:: Short exercise ::
Each line of the data that includes the string "scene" is to be copied out.

________________

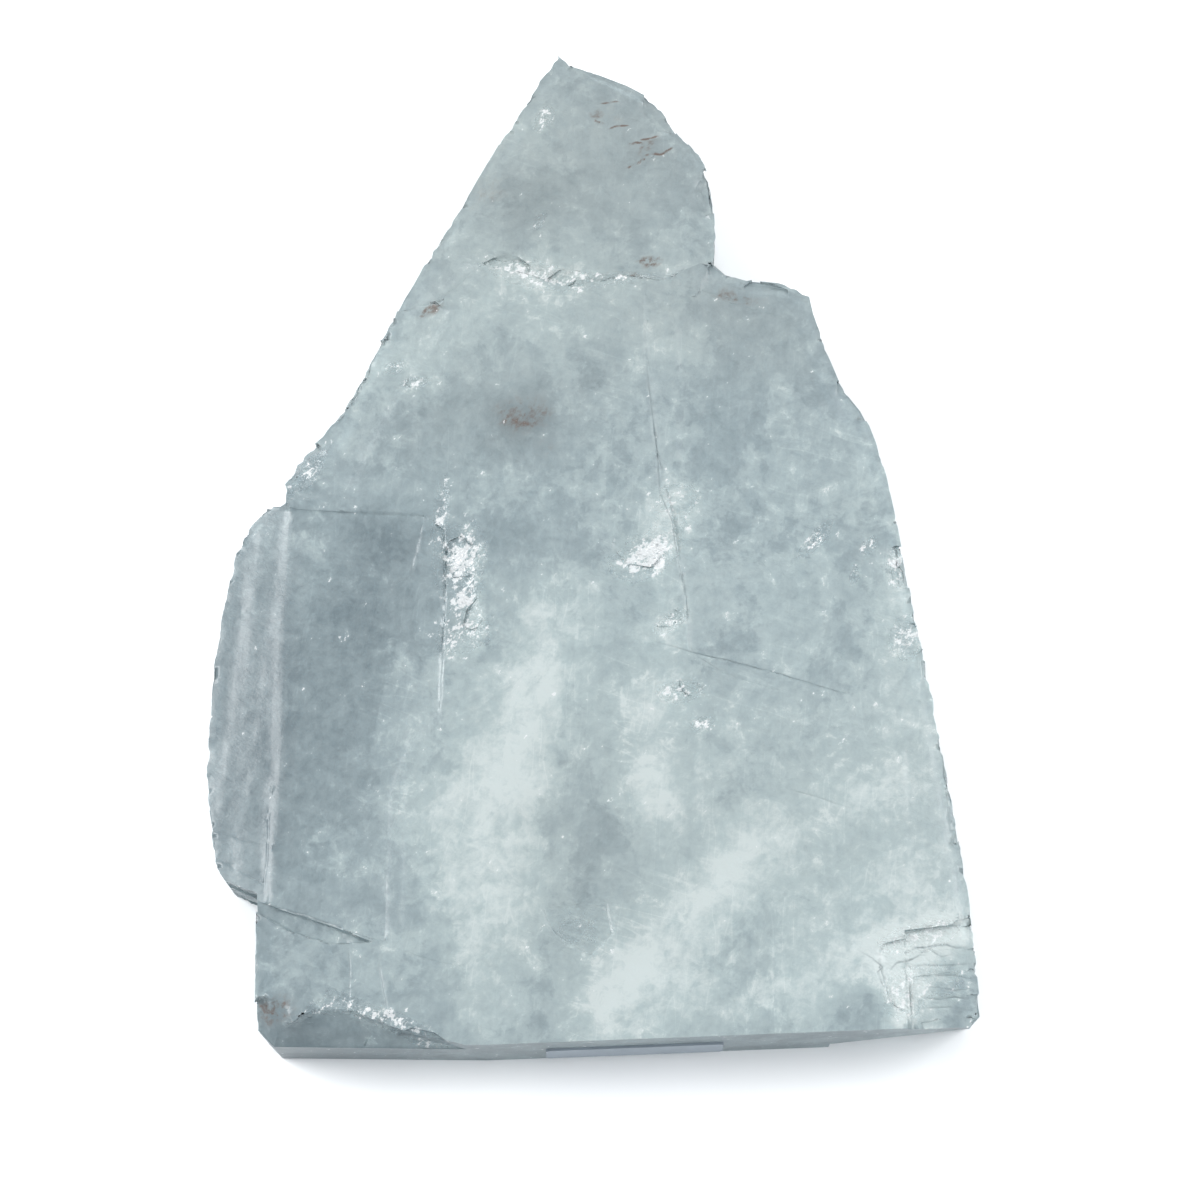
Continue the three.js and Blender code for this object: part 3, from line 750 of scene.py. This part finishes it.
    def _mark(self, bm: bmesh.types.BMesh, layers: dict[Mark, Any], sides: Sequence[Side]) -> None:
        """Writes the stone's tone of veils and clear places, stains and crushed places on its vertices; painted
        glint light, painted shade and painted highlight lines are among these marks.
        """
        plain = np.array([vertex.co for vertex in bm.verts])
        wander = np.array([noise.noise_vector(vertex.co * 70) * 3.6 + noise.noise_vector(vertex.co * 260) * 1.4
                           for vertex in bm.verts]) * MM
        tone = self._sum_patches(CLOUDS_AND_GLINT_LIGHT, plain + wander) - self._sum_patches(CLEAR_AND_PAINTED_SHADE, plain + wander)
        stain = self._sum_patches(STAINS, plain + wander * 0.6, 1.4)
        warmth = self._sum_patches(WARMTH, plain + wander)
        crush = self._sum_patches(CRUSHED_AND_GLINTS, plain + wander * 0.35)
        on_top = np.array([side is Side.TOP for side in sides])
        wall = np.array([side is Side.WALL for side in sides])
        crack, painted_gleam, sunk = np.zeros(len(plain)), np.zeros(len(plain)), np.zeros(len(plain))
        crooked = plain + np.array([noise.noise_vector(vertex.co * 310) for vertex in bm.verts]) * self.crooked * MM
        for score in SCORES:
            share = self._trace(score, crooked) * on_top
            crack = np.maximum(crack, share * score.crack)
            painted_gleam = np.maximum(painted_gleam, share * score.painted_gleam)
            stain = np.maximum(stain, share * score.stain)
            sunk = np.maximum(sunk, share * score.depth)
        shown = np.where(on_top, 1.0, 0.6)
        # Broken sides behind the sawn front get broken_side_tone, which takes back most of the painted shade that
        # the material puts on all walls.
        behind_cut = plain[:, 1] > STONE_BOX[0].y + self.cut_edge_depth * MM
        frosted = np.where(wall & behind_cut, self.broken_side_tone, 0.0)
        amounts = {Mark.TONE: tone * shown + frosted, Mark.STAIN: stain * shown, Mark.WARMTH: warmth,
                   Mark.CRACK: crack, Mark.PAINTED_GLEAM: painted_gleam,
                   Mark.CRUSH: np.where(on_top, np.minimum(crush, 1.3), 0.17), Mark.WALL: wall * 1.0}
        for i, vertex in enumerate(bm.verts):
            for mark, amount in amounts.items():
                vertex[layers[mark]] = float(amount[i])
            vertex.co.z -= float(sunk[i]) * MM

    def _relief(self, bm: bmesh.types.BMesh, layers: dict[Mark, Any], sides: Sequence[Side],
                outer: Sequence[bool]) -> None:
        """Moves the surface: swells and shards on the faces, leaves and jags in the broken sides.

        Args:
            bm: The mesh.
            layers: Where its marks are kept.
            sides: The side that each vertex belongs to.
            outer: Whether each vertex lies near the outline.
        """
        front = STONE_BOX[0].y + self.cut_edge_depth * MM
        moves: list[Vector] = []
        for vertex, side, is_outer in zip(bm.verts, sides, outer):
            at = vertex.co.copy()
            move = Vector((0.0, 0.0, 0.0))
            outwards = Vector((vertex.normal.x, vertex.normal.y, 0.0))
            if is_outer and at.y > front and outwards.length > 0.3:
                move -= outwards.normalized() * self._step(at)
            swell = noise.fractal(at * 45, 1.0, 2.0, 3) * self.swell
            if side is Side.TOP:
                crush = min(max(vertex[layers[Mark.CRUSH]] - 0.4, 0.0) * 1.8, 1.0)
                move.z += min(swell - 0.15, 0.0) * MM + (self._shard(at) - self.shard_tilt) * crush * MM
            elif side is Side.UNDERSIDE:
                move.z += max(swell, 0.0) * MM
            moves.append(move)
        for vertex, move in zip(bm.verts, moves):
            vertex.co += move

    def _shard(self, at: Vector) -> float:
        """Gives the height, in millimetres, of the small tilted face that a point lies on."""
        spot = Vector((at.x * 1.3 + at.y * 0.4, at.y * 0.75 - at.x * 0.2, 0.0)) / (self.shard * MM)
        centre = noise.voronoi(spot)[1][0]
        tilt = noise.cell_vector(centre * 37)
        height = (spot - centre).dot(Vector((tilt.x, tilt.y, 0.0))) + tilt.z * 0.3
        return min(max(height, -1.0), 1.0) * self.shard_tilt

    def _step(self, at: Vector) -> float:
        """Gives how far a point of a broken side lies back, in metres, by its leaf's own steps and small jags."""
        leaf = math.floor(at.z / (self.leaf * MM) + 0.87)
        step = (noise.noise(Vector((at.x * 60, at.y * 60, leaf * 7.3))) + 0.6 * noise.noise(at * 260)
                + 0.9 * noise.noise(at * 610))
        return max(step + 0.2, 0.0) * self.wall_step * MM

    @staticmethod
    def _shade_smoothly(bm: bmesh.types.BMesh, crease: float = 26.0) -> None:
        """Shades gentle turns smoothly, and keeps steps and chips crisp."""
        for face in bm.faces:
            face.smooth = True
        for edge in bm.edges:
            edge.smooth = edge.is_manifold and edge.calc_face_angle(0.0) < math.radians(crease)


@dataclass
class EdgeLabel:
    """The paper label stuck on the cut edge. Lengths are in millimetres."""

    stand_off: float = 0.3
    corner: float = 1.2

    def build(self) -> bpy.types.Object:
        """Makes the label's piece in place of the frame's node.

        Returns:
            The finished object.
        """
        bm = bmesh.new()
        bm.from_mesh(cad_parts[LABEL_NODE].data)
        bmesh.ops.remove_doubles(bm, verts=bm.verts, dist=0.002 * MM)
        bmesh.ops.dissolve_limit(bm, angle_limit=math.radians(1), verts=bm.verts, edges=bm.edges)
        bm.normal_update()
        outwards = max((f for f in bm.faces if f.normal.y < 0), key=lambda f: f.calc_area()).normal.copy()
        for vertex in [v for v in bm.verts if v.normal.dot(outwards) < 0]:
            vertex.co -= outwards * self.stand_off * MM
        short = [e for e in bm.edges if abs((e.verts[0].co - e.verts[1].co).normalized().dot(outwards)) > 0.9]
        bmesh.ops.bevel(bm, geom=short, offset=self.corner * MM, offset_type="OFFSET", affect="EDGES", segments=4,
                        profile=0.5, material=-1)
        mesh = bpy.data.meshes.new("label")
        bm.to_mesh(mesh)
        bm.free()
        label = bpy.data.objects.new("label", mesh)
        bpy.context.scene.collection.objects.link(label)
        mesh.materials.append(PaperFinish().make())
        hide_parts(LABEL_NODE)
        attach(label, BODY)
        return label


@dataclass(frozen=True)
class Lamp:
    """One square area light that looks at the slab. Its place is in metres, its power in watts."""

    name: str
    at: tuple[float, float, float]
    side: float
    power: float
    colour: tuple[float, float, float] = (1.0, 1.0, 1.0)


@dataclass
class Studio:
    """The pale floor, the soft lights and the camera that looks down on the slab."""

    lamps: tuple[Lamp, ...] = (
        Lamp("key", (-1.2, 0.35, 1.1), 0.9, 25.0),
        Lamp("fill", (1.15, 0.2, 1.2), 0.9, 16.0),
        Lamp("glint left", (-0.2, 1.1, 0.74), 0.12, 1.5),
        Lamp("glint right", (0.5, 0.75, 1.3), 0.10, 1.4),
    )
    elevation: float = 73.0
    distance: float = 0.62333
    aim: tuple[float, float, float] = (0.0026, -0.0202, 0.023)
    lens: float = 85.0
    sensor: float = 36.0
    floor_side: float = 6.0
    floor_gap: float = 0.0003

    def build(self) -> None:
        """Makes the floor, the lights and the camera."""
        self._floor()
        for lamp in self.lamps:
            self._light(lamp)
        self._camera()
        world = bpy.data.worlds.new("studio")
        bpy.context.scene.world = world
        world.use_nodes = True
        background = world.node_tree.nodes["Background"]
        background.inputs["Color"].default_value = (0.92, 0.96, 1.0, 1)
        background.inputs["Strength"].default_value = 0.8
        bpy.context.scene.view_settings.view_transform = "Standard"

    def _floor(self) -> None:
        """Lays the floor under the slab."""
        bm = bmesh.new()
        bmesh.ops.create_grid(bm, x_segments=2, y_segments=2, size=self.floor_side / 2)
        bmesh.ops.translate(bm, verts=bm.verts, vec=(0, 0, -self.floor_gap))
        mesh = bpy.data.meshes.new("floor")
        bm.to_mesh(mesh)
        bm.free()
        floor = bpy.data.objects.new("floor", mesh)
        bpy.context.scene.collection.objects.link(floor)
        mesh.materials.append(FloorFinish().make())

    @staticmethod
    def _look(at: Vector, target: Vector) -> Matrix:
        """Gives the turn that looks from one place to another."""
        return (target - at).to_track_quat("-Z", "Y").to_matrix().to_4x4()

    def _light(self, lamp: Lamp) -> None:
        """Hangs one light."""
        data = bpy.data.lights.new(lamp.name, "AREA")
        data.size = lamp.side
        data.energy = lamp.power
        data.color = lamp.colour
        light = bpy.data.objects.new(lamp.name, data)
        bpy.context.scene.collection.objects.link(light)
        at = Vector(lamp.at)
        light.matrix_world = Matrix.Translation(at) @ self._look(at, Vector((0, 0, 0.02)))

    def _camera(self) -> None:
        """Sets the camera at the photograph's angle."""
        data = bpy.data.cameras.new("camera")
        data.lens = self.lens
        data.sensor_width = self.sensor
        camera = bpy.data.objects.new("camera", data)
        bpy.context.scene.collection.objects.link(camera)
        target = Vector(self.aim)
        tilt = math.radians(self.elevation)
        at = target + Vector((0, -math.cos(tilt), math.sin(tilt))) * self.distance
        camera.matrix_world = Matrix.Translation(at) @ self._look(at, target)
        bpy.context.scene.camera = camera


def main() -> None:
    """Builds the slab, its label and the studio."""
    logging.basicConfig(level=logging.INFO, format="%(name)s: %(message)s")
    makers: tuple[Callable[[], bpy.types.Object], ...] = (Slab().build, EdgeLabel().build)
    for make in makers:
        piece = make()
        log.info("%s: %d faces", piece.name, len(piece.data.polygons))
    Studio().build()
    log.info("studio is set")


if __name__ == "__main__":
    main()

________________

:: Task solution ::
Continue the three.js and Blender code for this object: part 3, from line 750 of scene.py. This part finishes it.
        bpy.context.scene.collection.objects.link(label)
        bpy.context.scene.world = world
        bpy.context.scene.view_settings.view_transform = "Standard"
        bpy.context.scene.collection.objects.link(floor)
        bpy.context.scene.collection.objects.link(light)
        bpy.context.scene.collection.objects.link(camera)
        bpy.context.scene.camera = camera